In my experience with my two, the mastery of the bladder comes first and that doesn’t take too long, but the poop. Na they like to drag that one out.

This baffles me, because I know what doing a poop is like. You KNOW that’s coming. A pee can creep up on you and you may laugh and a little comes out (yup, I’ve had kids!), but a poop? Your whole body feels the poop. 

But for some mysterious reason the potty training toddler doesn’t seem to have the bowel sensor. Hey, they don’t even seem to have a sphincter because my daughter could be sat with a full on turtle head and swear down she doesn’t need to go!

This is the worst. Because lets face it. Pee on the floor aint good, but poo on the floor is unacceptable. 

You can easily rinse urine out of clothes but poo….. oh that’s a whole nother level!

I’m currently past the pee stage with my daughter, she will happily take all the wees on the potty but a poop? Uh ur! 4 weeks in and every single day she will wail and cry and protest she does not need to go. And then suddenly you see her. 

She is standing absolutely still. 

She barely blinks. 

And then you see the bottom bulge with the weight of an enormous turd!

Sometimes you even see the red straining face and the grunting of them clearly pushing one out. 

RIGHT NEXT TO THE DAMNED POTTY!!! Just why? 

Surely when it’s hanging out your ass and you are squeezing one out you must know you need to go? Come on now!

The poo is like the final stage of your little one finally accepting responsibility for their own toileting and I think this is hard. 

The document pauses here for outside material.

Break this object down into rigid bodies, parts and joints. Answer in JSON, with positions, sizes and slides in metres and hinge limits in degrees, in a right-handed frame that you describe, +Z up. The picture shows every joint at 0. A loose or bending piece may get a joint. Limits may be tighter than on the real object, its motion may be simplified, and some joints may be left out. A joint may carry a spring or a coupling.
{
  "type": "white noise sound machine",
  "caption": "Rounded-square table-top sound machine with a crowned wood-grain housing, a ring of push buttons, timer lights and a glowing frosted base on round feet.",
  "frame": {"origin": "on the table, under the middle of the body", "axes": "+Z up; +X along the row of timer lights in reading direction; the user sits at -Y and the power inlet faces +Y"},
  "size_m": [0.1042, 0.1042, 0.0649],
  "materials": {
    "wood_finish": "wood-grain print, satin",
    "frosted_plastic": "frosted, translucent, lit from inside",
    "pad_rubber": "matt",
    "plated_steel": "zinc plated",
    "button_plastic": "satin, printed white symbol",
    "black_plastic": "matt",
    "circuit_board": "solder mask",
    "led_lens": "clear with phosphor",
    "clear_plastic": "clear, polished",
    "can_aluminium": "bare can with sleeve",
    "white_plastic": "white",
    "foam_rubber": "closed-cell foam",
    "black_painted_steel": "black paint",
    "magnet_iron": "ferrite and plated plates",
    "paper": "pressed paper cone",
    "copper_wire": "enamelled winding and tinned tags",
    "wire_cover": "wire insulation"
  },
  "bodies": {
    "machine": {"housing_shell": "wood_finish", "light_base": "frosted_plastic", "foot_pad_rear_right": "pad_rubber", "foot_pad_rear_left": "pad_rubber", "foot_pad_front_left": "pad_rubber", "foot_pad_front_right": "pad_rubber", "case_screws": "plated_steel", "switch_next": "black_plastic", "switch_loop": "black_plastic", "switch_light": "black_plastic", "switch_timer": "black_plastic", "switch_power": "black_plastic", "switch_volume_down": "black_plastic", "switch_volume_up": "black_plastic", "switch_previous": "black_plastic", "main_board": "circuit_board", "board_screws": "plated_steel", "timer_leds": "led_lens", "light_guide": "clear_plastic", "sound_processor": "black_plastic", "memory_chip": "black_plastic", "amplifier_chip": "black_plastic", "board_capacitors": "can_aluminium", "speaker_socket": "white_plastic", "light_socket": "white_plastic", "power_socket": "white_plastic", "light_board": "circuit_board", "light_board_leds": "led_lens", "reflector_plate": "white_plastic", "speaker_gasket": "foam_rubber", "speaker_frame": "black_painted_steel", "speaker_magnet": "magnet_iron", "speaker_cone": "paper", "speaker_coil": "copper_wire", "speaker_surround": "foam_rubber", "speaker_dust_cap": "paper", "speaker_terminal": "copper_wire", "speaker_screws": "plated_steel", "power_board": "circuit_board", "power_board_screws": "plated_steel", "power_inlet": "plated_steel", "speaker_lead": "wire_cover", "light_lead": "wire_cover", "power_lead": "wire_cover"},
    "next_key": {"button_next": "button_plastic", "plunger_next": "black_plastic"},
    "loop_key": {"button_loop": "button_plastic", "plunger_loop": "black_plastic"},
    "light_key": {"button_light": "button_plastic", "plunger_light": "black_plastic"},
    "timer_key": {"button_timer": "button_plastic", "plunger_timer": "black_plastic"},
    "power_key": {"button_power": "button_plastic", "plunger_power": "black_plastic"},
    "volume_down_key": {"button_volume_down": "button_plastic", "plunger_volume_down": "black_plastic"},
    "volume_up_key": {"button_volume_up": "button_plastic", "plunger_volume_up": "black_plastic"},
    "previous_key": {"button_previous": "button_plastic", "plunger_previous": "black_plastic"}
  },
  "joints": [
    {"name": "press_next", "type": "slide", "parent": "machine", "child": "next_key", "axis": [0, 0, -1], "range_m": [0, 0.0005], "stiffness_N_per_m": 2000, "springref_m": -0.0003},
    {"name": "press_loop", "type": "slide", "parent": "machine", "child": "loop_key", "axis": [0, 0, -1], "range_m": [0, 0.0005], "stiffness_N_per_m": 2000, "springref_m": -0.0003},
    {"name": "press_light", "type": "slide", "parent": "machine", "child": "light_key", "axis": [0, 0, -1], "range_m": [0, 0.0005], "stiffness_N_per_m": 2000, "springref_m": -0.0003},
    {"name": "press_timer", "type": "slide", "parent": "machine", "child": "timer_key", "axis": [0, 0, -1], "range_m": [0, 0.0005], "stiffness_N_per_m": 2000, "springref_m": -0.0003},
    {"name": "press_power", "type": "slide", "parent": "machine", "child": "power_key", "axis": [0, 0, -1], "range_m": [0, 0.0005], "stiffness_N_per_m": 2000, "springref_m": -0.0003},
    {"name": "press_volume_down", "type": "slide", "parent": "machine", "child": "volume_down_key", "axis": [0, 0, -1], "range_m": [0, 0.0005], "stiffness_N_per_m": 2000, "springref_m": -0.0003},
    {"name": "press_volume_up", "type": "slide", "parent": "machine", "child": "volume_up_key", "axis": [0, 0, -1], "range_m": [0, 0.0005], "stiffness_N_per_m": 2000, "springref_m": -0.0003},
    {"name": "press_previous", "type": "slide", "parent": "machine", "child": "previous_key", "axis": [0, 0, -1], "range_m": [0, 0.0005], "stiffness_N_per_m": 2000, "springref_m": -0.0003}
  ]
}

Back when doing my psychology degree I remember reading about children sometimes viewing their poo as an extension of themselves. In a way that their wee isn’t. For them, putting a poo in the toilet and flushing it away means something quite disturbing and upsetting to them. 

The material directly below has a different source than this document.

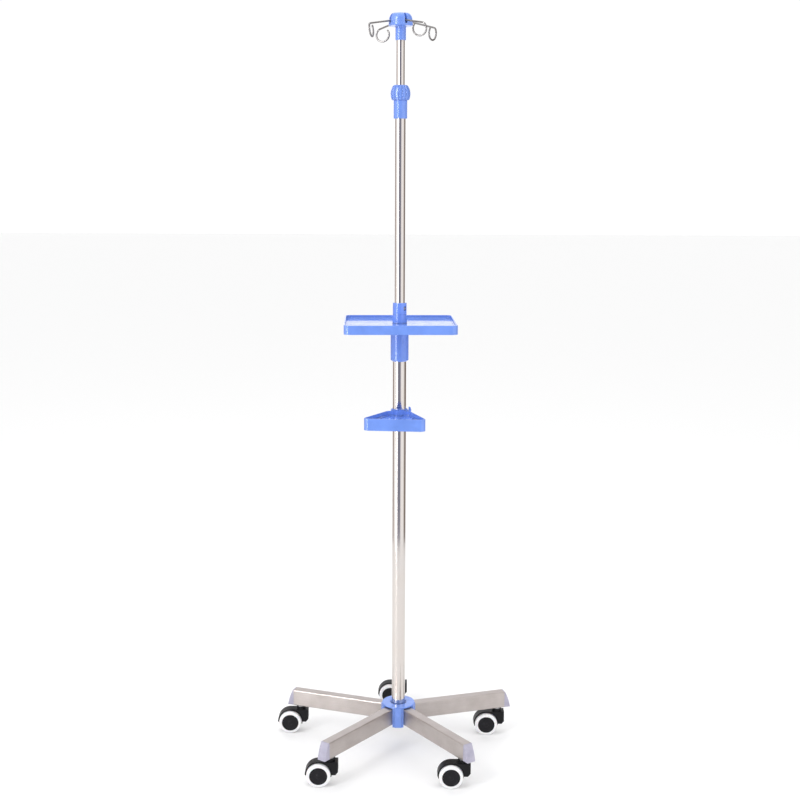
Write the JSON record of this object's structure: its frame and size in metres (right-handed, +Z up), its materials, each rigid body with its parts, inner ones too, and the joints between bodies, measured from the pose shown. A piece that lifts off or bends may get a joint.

In my many years working in Child and Adolescent mental health, it is very common for children, especially young ones, to express themselves or experience their difficulties in a manifestation around soiling. The bowel and emotion kind of go together. 

In some ways this is kind of obvious. I know when I am stressed or worried my tummy can hurt, and before an exam or other event I always seem to need to poop. In a basic fight or flight response your body will evacuate your bowels. Hey even before childbirth this happens. 

Perhaps the unwillingness to let go of the poop is quite symbolic. It clearly does translate as a step in independence as we as parents no longer physically have to change their nappies. No nappies means no longer a baby.

My daughter has been really upset about the idea of not being a baby anymore. She constantly tells me she is still a baby and this is perhaps her telling me she still needs me to see her as one. 

It’s a tough one though, because reality is preschool requires your kid to be fully toilet trained and there is only so much you can take of finding turds on your living room floor (thank goodness for laminate, when Ravey potty trained we had cream carpet ?).

If you are in the process of potty training then keep strong. 

They will get there eventually and then you get the pure joy of realising that in actual fact nappies were kind of easier!

You now get to spend your days on high alert watching for the warning signs of impending pee and poop. The game of getting them to a toilet quick enough when you are out and my all time favourite…. At what fucking age do I get to stop carrying a change of clothes?! 

My son has been toilet trained since he was 2 and half. He is now 5 and half and I’ll be damned the one day I don’t have spare pants and trousers he will be having too much fun playing and will not make it to the toilet in time. 

You dream of the day when you can get back to having a normal size bag again and not have to carry half the house whenever you go out, but as the nappies and mat are removed, bigger clothes replace them. 

And the funniest part of finally reaching the end of the training process and your little one being independent on the toilet? Haha. 

They aren’t independent at all!!!

Oh no.

They want you THERE! THE WHOLE TIME! 

You have to stand there whilst they poop and yammer on. It becomes a new dance of ‘how much housework can I do whilst you poo’. In the space of your kid squeezing one out you will do all your housework for the day. The desperate dash to make the most of that glorious window of opportunity before they announce “I’m done!!!” and require your services to wipe their bottoms. 

Because toddlers cannot wipe their booties for shit (great pun there!). They basically unravel approximately 50 squares of tissue, bunch it up, wipe once, get poo all over their fingers, throw all 50 squares in the loo with one tiny dot of poop on, then pull up their pants. It’s the preschooler way! My son was nearly 5 before he could realistically even reach enough to wipe adequately. 

So to summarise, potty training is challenging. Even when your kid learns fast you may find yourself with a whole new issue. The constant fear of being caught short in public and the very real threat of ecoli poisoning.